Résumé:

Mechanism of adsorption of nitrogen multilayers on the basal plane of graphite has been studied using Monte Carlo method. To account for multi-phase equilibrium large scale (~6000 molecules) simulations have been carried out in canonical ensemble, for surface coverage equivalent to more than four layers. To get more insight in the metastability aspect of the simulated situation and better understanding of the experimental phase diagram, the simulations were performed starting from liquid-like disordered configurations and progressively lowering the temperature from 100 K to 10 K. The analysis is focused on the system spatial heterogeneity and its influence on structures and phase transitions. An intricate phase situation is observed due to the competition between intermolecular and N2-graphite interactions. The multilayer structure is strongly spatially non-uniform, the molecular arrangement in each individual layer changing from herringbone in the first layer to pinwheel in the forth one. The commensurate multilayer structure is only metastable at low temperatures. The stable phase has still triangular symmetry within each layer, but with molecular packing that is 1.08 times denser than the commensurate one and is stabilized by the N2-N2 interactions.. Two structural phase transitions, orientational order-disorder and melting, are observed in each layer. Their mechanism and transition temperatures show strong variations depending on the layer position with respect to graphite. We observed that layers formed on freezing had higher than commensurate density. Certainly, such an effect can be observed only if surface coverage is larger than monolayer: a single layer is stabilized by the strong N2-graphite interaction and is always commensurate with graphite: this structure seems to be the most stable one. However, in the multilayer systems the intermolecular interactions overcome the influence of graphite corrugation.

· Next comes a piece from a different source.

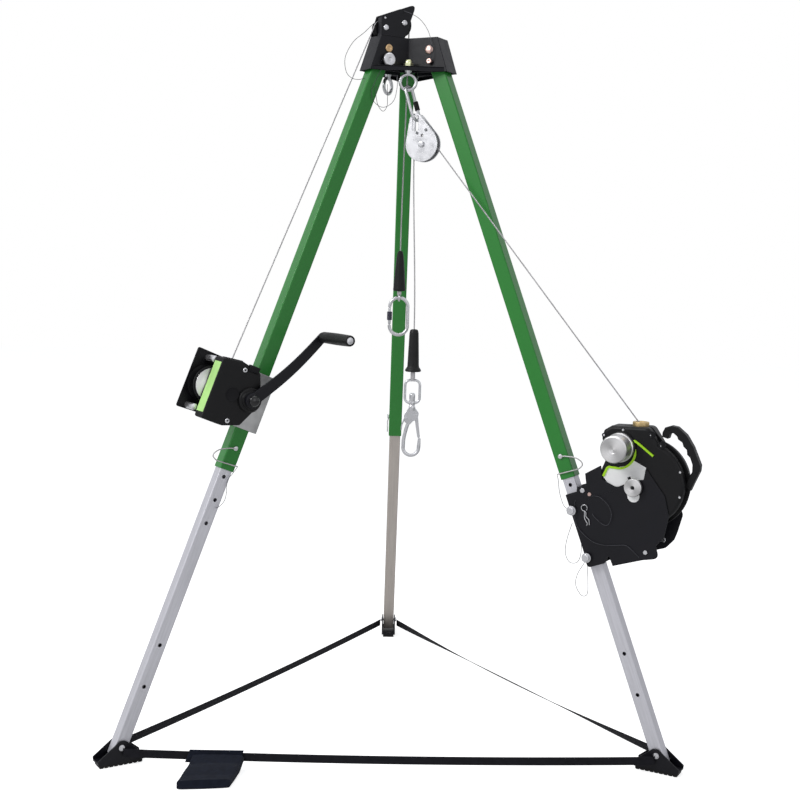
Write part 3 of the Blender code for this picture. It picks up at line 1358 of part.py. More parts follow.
def make_recovery_rope():
    points = recovery_rope_route()
    length = sum((b - a).length for a, b in zip(points, points[1:]))
    print(f"CORD recovery_rope length {length:.4f} points {len(points)}")
    return cord("recovery_rope", points, ROPE, rope_steel())


# Foot straps and pouch

STRAP_WIDTH = 0.025
STRAP_THICK = 0.0024
STRAP_HEIGHT = 0.042


def strap_end(azimuth, other):
    """Where the strap to another foot leaves the outside of this foot's ear."""
    frame = foot_frame(azimuth)
    towards = foot_frame(other).translation - frame.translation
    side = 1.0 if towards.dot(tangent(azimuth)) > 0 else -1.0
    clear = FOOT_OUTER + FOOT_HEAD + GAP + STRAP_THICK / 2
    return frame @ Vector((-0.002, side * clear, STRAP_HEIGHT - FOOT_BOLT_HEIGHT))


def strap(name, first, second, twist):
    """A flat strap between the ears of two feet, with a little sag."""
    start, end = strap_end(first, second), strap_end(second, first)
    along = (end - start).normalized()
    level = Vector((-along.y, along.x, 0.0))
    vertices, faces = [], []
    steps = 14
    for step in range(steps + 1):
        share = step / steps
        middle = start.lerp(end, share) - Vector((0, 0, 0.010 * 4 * share * (1 - share)))
        angle = twist * math.sin(math.pi * share)
        wide = Vector((0, 0, 1)) * math.cos(angle) + level * math.sin(angle)
        thin = along.cross(wide)
        for a, b in ((-1, -1), (1, -1), (1, 1), (-1, 1)):
            vertices.append(middle + wide * a * STRAP_WIDTH / 2 + thin * b * STRAP_THICK / 2)
    for step in range(steps):
        for corner in range(4):
            after = (corner + 1) % 4
            low, ahead = 4 * step + corner, 4 * step + after
            # Both broad faces are split along the same diagonal, so they stay parallel
            if corner == 2:
                faces += [[low, ahead, low + 4], [ahead, ahead + 4, low + 4]]
            else:
                faces += [[low, ahead, ahead + 4], [low, ahead + 4, low + 4]]
    faces += [[0, 1, 2, 3], [4 * steps + k for k in range(4)]]
    length = (end - start).length
    print(f"STRAP {name} length {length:.4f}")
    return solid(name, vertices, faces, Matrix.Identity(4), webbing())


def make_pouch():
    """A flat cloth pouch that hangs from the front strap and rests on the floor."""
    strap_y = strap_end(LEGS["left"], LEGS["right"]).y - STRAP_THICK / 2 - GAP
    left, right = -0.602, -0.448
    # Sections from the strap down to the floor: (forward, height of underside, thickness, shift)
    sections = ((0.0, 0.020, 0.030, 0.012), (-0.030, 0.012, 0.034, 0.008),
                (-0.070, 0.0, 0.034, 0.0), (-0.120, 0.0, 0.034, -0.006),
                (-0.165, 0.0, 0.030, -0.014))
    vertices, faces = [], []
    for forward, under, thick, shift in sections:
        y = strap_y + forward
        skew = 0.020 * (-forward / 0.165)
        for x, z in ((left, under), (right, under), (right, under + thick), (left, under + thick)):
            vertices.append((x + shift, y + (skew if x == right else 0.0), z))
    for step in range(len(sections) - 1):
        for corner in range(4):
            after = (corner + 1) % 4
            faces.append([4 * step + corner, 4 * step + after,
                          4 * step + 4 + after, 4 * step + 4 + corner])
    faces += [[0, 1, 2, 3], [4 * (len(sections) - 1) + k for k in range(4)]]
    return solid("strap_pouch", vertices, faces, Matrix.Identity(4), pouch_cloth())


# Wire lanyards: each route is a short list of places in the frame of what it hangs on

def make_lanyards():
    head = head_frame(LEGS["left"])
    right_head = head_frame(LEGS["right"])
    right_leg = fitted_frame("right")
    arc_route = [head @ Vector(p) for p in ((0.046, HEAD_HALF + GAP + WIRE / 2, 0.1240), (0.030, 0.0400, 0.1200),
                                            (0.000, 0.0440, 0.1050))]
    arc_route += [right_head @ Vector(p) for p in
                  ((0.0600, -0.0400, 0.0800), (0.0840, -0.0470, 0.0450), (0.0990, -0.0490, 0.0080),
                   (0.1100, -0.0480, -0.0180),
                   (LOCK_PLACE[0] + 0.0090 + GAP + WIRE / 2, -0.0440, LOCK_PLACE[1] + 0.001))]
    routed_cord("lanyard_head", arc_route, WIRE, rope_steel(), 0.0085)
    face = -UNIT_HALF - GAP - 0.004
    touch = GAP + WIRE / 2
    unit = [right_leg @ Vector((x, face - depth, z)) for x, z, depth in
            ((0.0150, -1.545, touch), (0.0500, -1.548, 0.006), (0.0800, -1.575, 0.006),
             (0.1050, -1.560, 0.006), (0.0980, -1.520, 0.006), (0.0700, -1.492, 0.006),
             (0.0480, -1.4960, 0.0035), (0.0280, -1.520, 0.004), (0.0200, -1.580, 0.005),
             (0.0360, -1.650, 0.005), (0.0700, -1.690, 0.005), (0.1150, -1.700, 0.005),
             (0.1480, -1.715, touch))]
    routed_cord("lanyard_unit", unit, WIRE, rope_steel(), 0.0140)


# Build and place

CORDS = ("winch_rope", "winch_rope_run", "recovery_rope", "recovery_rope_tail", "lanyard_head",
         "lanyard_unit")


def build():
    clear_scene()
    left_head = head_frame(LEGS["left"])
    make_head()
    make_eye("eye_front", 270.0)
    make_eye("eye_rear", 150.0)
    for side, azimuth in LEGS.items():
        cap, dome = (0.0145, 0.007) if side == "right" else (0.0125, 0.004)
        make_pivot_bolt(f"pivot_bolt_{side}", azimuth, cap, dome)
        cap, length = (0.0190, 0.018) if side == "left" else (0.0090, 0.012)
        make_lock_pin(f"lock_pin_{side}", azimuth, cap, length)
        make_upper_leg(side, azimuth)
        make_lower_leg(side, azimuth)
        make_foot(side, azimuth)
        make_adjusting_pin(side, azimuth)
    for label, place in (("inner", SHEAVE_IN), ("outer", SHEAVE_OUT)):
        make_sheave_axle(f"sheave_axle_{label}", place)
        make_sheave(f"sheave_{label}", place[2], side_axle(left_head, place[0], place[1]))
    winch = fitted_frame("left")
    make_winch_bracket(winch)
    make_winch_frame(winch)
    make_winch_cover(winch)
    make_drum(winch)
    _, tail_end = make_drum_rope(winch)
    make_crank(winch)
    make_grip(winch)
    unit = fitted_frame("right")
    make_unit_bracket(unit)
    make_unit_housing(unit)
    make_unit_knob(unit)
    make_unit_lever(unit)
    make_unit_collar(unit)
    make_block_carabiner()
    make_block()
    make_winch_run(tail_end)
    make_winch_rope()
    make_winch_bumper()
    make_winch_thimble()
    make_carabiner()
    make_carabiner_gate()
    make_recovery_rope()
    make_recovery_tail()
    make_recovery_bumper()
    make_swivel_link()
    make_swivel_hook()
    make_hook_gate()
    make_hook_lever()
    strap("strap_front", LEGS["left"], LEGS["right"], 0.0)
    strap("strap_left", LEGS["back"], LEGS["left"], 0.2)
    strap("strap_right", LEGS["right"], LEGS["back"], 1.2)
    make_pouch()
    make_lanyards()
    stand()


def stand():
    """Put the middle of the whole part's box over the origin, on the floor."""
    bpy.context.view_layer.update()
    graph = bpy.context.evaluated_depsgraph_get()
    low, high = Vector((9, 9, 9)), Vector((-9, -9, -9))
    triangles = 0
    for piece in bpy.data.objects:
        mesh = piece.evaluated_get(graph).to_mesh()
        count = sum(len(face.vertices) - 2 for face in mesh.polygons)
        triangles += count
        print(f"NODE {piece.name} {count}")
        if piece.name in CORDS:
            continue
        for vertex in mesh.vertices:
            place = piece.matrix_world @ vertex.co
            low = Vector(map(min, low, place))
            high = Vector(map(max, high, place))
    move = Vector((-(low.x + high.x) / 2, -(low.y + high.y) / 2, -low.z))
    holder = bpy.data.objects.new("lifting_tripod", None)
    bpy.context.scene.collection.objects.link(holder)
    for piece in bpy.data.objects:
        if piece is not holder:
            piece.parent = holder
    holder.location = move
    print(f"NODES {len(bpy.data.objects) - 1} TRIANGLES {triangles}")
    print("SHIFT", tuple(round(v, 6) for v in move), "SIZE", tuple(round(v, 4) for v in high - low))


build()
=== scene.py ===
# %% [markdown]
# # A lifting tripod, dressed in Blender
#
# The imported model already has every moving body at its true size. This lesson loads it as a fixed
# frame and dresses it: smoother forms, real finishes, ropes with strands, webbing with a weave.
# Lengths are in metres, +Z is up, and the front of the tripod faces -Y.

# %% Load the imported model
import math

import bmesh
import bpy
from mathutils import Matrix, Vector


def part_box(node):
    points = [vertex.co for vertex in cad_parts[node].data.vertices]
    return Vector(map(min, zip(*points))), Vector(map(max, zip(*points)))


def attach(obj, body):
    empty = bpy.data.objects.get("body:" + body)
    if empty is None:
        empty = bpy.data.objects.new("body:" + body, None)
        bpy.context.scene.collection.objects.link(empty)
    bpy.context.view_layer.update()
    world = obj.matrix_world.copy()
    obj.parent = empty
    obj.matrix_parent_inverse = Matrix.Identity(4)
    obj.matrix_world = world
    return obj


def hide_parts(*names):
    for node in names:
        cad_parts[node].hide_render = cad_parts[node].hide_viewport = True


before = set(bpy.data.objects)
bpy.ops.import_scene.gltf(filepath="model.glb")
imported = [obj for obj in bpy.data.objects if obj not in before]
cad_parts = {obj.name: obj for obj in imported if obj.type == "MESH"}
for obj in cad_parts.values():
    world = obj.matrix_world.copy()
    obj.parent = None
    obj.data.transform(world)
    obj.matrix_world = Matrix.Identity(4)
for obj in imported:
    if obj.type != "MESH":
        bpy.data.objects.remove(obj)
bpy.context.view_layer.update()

# %% [markdown]
# ## Sizes that the dressing shares with the frame
#
# A tripod has three equal legs, so one set of sizes and three directions describe most of it. The
# frame's origin is the middle of its box, so the tripod's own middle line is found from a ring that
# hangs in line with it.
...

The final structure results from the competition between the interaction with graphite (which tries to stabilize the herringbone structure) and the 3D intermolecular forces (which favor cubic -phase). In consequence, the pinwheel-like arrangement is observed in higher layers as a part of molecular order in the <111> crystallographic planes of cubic structure. These numerical results concord for the first time and explain quantitatively the multi-structure arrangements observed in the experiments.